The Third Challenge: Discrimination
Discrimination from ML models is a very serious problem and becomes more and more important and visible where machine learning is increasingly used to make decisions across social domains. There is a paradigm shift in the usage of these algorithms, but people have been slower in understanding the impact of these decisions. As the general population is catching up with the rapidly changing aspect of algorithmic decision making and these decisions impact the day-to-day lives of people, we need to be proactive in making our decision strategies free from discrimination. Just taking the examples discussed earlier, a model built to improve healthcare but one that discriminates against an ethnical group, obviously creates more problems than it solves.
In banking and e-commerce, two businesses where Simility serves many customers, this is very viable as well. Banks need to make sure that customers are treated equally when it comes to, for example, gender in loan applications. And, e-commerce companies can’t deny orders only by geographical background.

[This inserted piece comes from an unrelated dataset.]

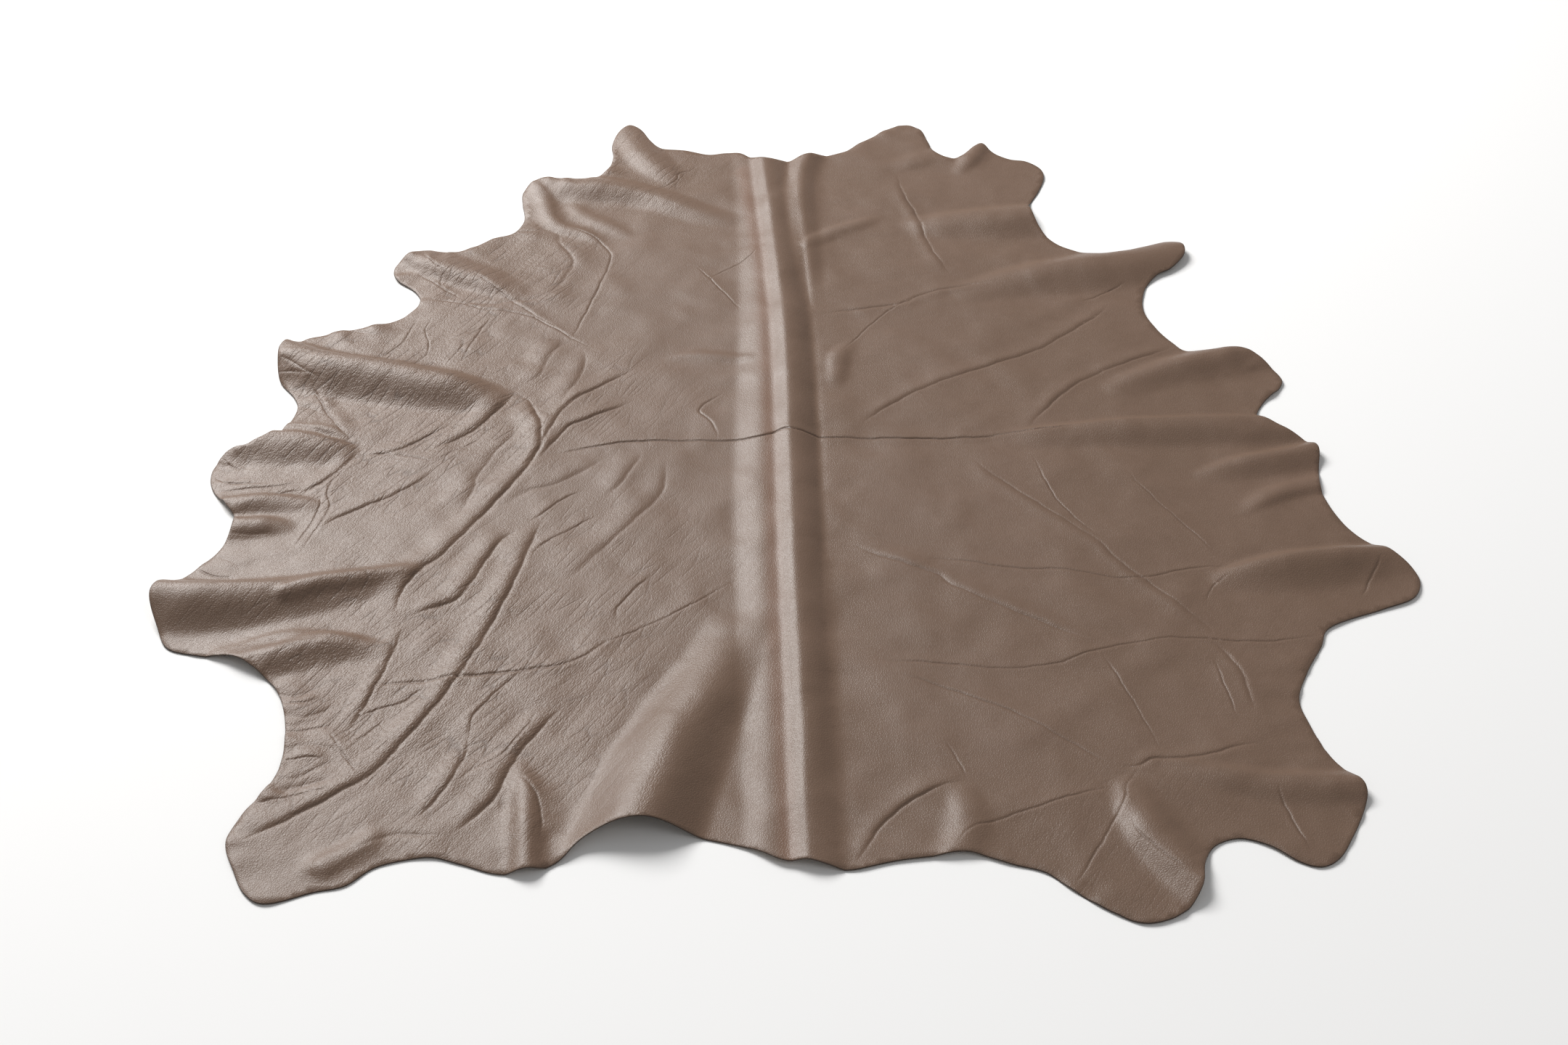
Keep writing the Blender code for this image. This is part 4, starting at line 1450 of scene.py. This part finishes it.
@dataclass(frozen=True)
class SettledLeather:
    """A Geometry Nodes tree that lets the sheet settle: low waves, and puckers along the cut edge.

    Attributes:
        wave_height: the highest a wave rises.
        wave_size: the distance between waves.
        ripple_height: the highest a ripple rises where the leather is milled.
        ripple_size: a ripple's length and the distance between ripples.
        ripple_turn: how far ripples are turned from running along X.
        pucker_height: the highest a pucker rises at the cut edge.
        pucker_spacing: the distance between puckers along the edge.
        pucker_reach: how far inside the edge they die out.
        pucker_stretch: how fast a pucker changes on the way in, over its reach.
        seed: picks the pattern.
        waves: the pattern of the waves.
        ripples: the pattern of the ripples.
        puckers: the pattern of the puckers.
    """

    wave_height: float = 0.0030
    wave_size: float = 0.120
    ripple_height: float = 0.0011
    ripple_size: tuple[float, float] = (0.170, 0.040)
    ripple_turn: float = 60.0
    pucker_height: float = 0.0050
    pucker_spacing: float = 0.040
    pucker_reach: float = 0.085
    pucker_stretch: float = 0.7
    seed: float = 4.0
    waves: Flecks = Flecks(1.0, 1.5, 0.45, 0.3, (0.35, 0.72))
    ripples: Flecks = Flecks(1.0, 1.0, 0.4, 0.5, (0.34, 0.66))
    puckers: Flecks = Flecks(1.0, 0.5, 0.4, 0.2, (0.42, 0.68))

    def sizes(self) -> dict[str, float]:
        """Lists the tree's number inputs.

        Returns:
            The value of each input, by the input's name.
        """
        return {
            "Wave height": self.wave_height,
            "Wave size": self.wave_size,
            "Ripple height": self.ripple_height,
            "Ripple length": self.ripple_size[0],
            "Ripple spacing": self.ripple_size[1],
            "Ripple turn": math.radians(self.ripple_turn),
            "Pucker height": self.pucker_height,
            "Pucker spacing": self.pucker_spacing,
            "Pucker reach": self.pucker_reach,
            "Seed": self.seed,
        }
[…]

There are different concepts to tackle discrimination problems in machine learning models. One of those concepts is the “equal opportunity threshold” introduced by Moritz Hardt et al. The equal opportunity threshold basically aims to set the decision criteria to a level, where for each group the same fraction profits from the decision. This concept has the advantage, that it can be introduced without changing the model itself – just by adjusting the decision threshold. With Simility’s AutoDecision Tabs, setting different thresholds for different scenarios becomes easy and it allows for flexible decision making on a variety of different criteria with easy trackability.

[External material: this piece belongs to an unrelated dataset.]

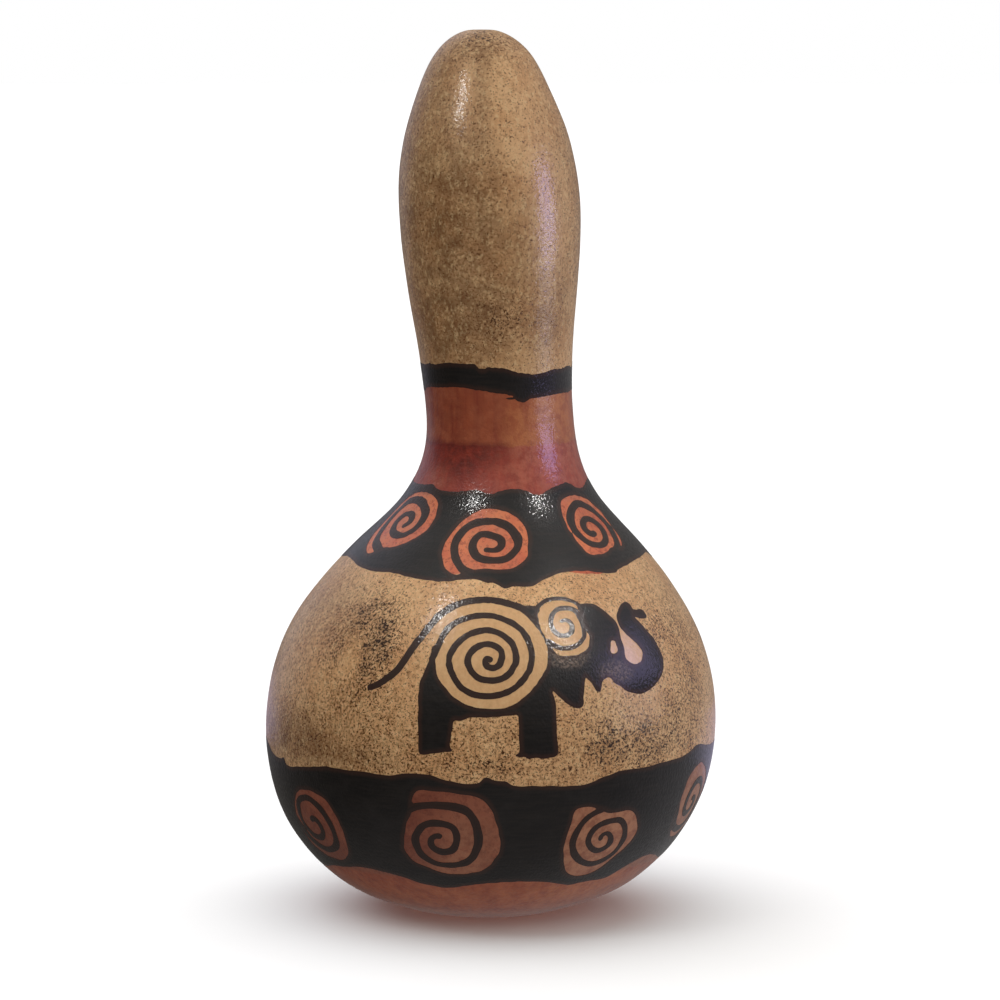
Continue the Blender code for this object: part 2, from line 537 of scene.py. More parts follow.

The Fourth Challenge: Black-Box Models
Though a deep understanding of the model decisioning process during the development phase is a very sound pillar towards more ethical machine learning, it is still a necessity to constantly monitor and understand model reasoning on a case-by-case basis. As this is one of the most active research areas, over the past years several novel techniques have been developed which try to understand why a certain model decides for a particular outcome for a given sample.
In production, explainability methods such as LIME, Shapley or RL-LIM, which have very solid theoretical underpinnings, help to understand what is happening on a sample-by-sample basis. Model explainer helps to put trust into the machine’s decision process and allows for better understanding, leading to better knowledge gained from the data. Meaningful explanations enable fraud operation teams and data scientists equally, to identify new emerging fraud patterns faster which helps them to develop powerful counter attacks quicker and eventually positively optimize the overall business and operational KPIs.

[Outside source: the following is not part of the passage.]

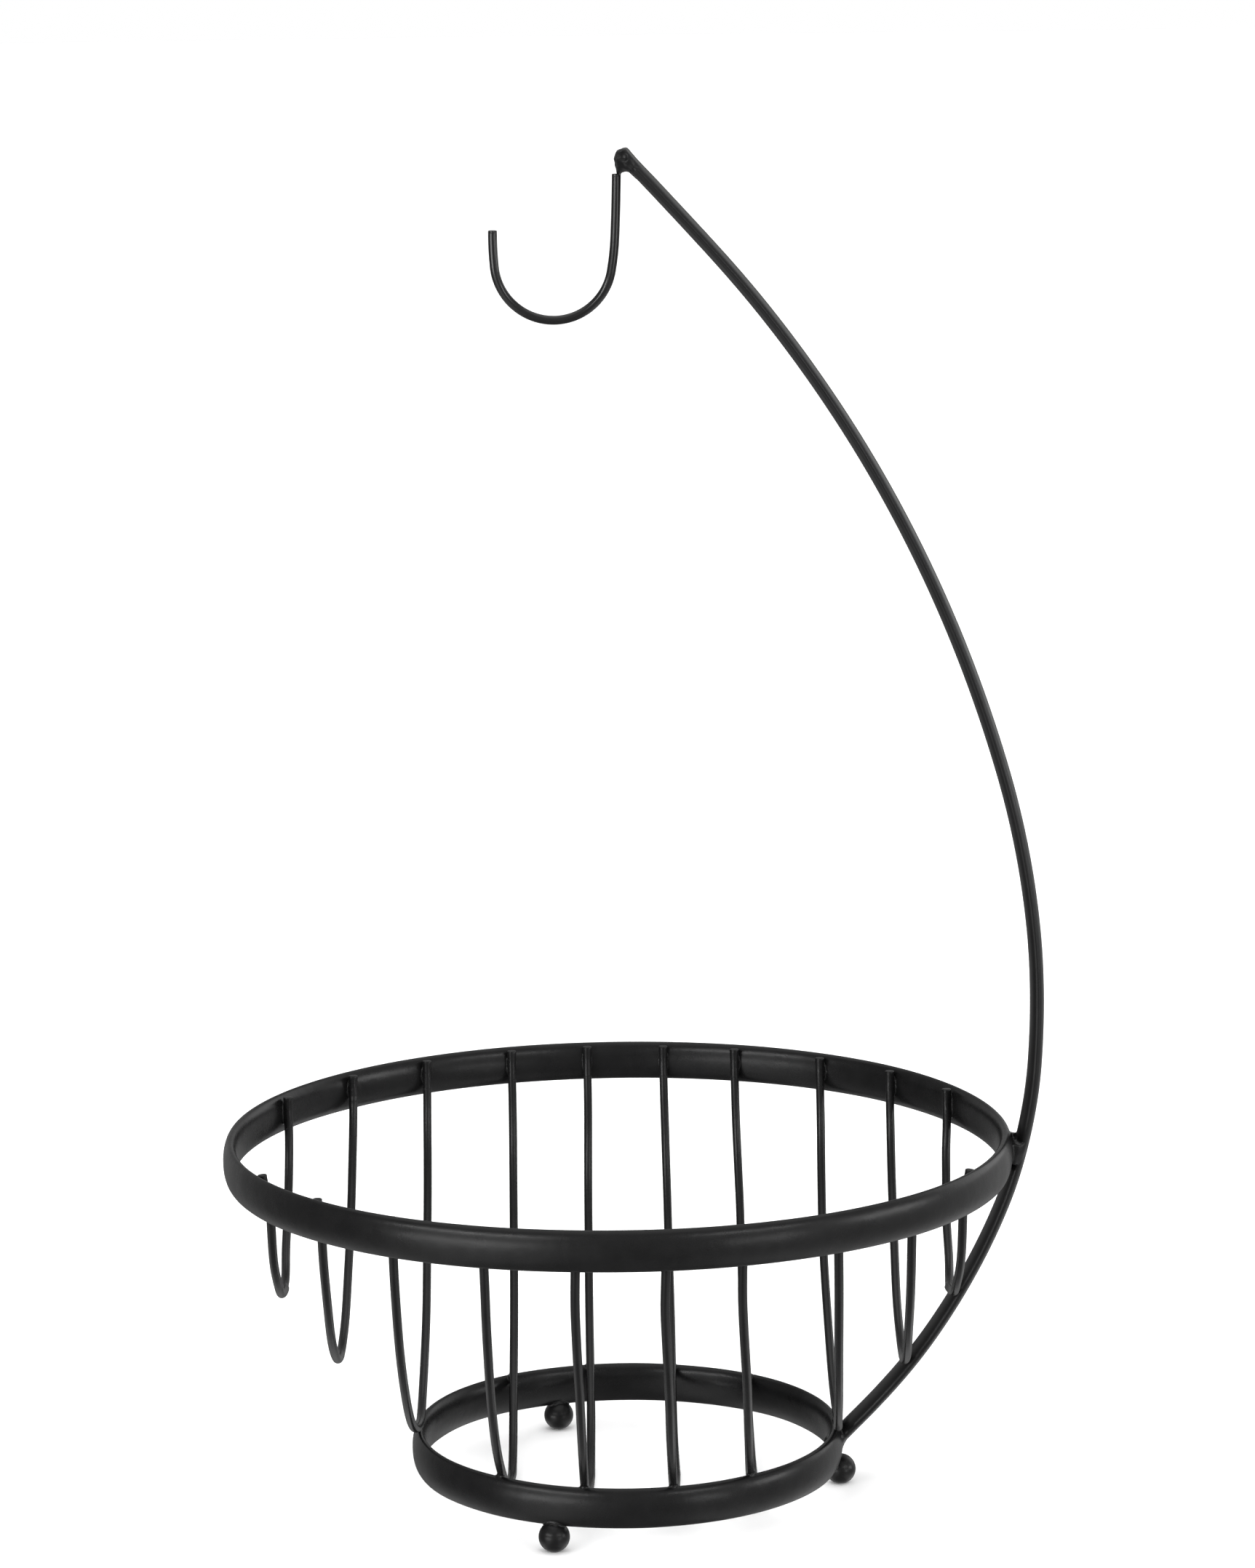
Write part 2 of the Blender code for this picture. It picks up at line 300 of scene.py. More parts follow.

Simility’s prediction engine leverages exactly such methods, and outputs an interpretability plot for each event.
In addition, more and more governmental regulations are taking place and enforcing companies to make machine decisioning processes transparent for and explainable to customers upon request. Simility’s explainability plots deliver valuable insights here and can help in communication with regulatory agencies.
Developing trustable and unbiased machine learning models is not an easy task. Many proposals are floating around, from certification for unbiased data sets to a dedicated oath for data scientists. To date, there is not one single way that leads the path. Machine learning models are still statistical models, which learn numerical patterns from input data to produce predictable outcomes. Until we develop models which unveil their very own decisioning process in a clear, humanly understandable way, we have to rely on proxy techniques and intuition. Having a technology that creates transparent features and offers model explainability in real time, enables us at Simility to develop first-class models we understand. Remember, don’t deploy what you have not understood.